Written by Camper Julie Nee on Dec 3, 2019; picked up by our crew via Facebook
One year ago…I was diagnosed with breast cancer.
What was my reaction? Okay, no biggie, let’s get it out and move on. Denial. Once you say the “C” word, you are thrust into a medical world you never imagined.
A week later, I was sitting in a 3-hour appointment called the Multidisciplinary Cancer Clinic and all of the various practitioners (medical oncologist, surgical oncologist, radiation oncologist—who knew there were three different types of oncologists?!, nurse navigator, etc) take turns visiting you and talking about various things like mastectomy, chemotherapy, radiation, etc.

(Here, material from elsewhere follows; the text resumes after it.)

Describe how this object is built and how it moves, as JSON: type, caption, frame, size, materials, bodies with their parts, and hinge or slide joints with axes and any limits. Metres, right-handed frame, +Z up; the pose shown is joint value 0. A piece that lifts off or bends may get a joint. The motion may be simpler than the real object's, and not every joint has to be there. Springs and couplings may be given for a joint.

All I could think the entire time was, “what am I even doing here? I am not going to be doing ANY of these things!”
I just assumed that they would grab my little tumor and life would move on.
Denial still in full force.
That was before all of the scans, ultrasounds, etc. After the scans, come to find out, there were three tumors, not one.
Denial over, mastectomy is now the plan. But still, let’s do this surgery and move on. Nothing else. The scans showed nothing in the lymph nodes.
Mastectomy comes, a new surprising layer is revealed—in addition to removing the three tumors totaling 6.2 cm, they found cancer in one of my lymph nodes (those things combined, size and lymph involvement, Stage 3). The surgeon was surprised and so was I. Lymph nodes are a game-changer.
Oncologist now recommending chemo and radiation—once again I am pushing back. Isn’t the mastectomy enough?
I decided that I needed a second opinion and went to Duke to get it. What did they say? The EXACT same thing as my oncologist. Bummer x 1,000.
So here we are a year from diagnosis date, and I did ALL of the things I said I wouldn’t have to do—mastectomy, 5.5 months of chemo, AND 30 radiation treatments.
As we talked about this as a family tonight, we talked about how hard it is to believe that it’s been a year and that it’s all over and how great it is that we can put this chapter behind us.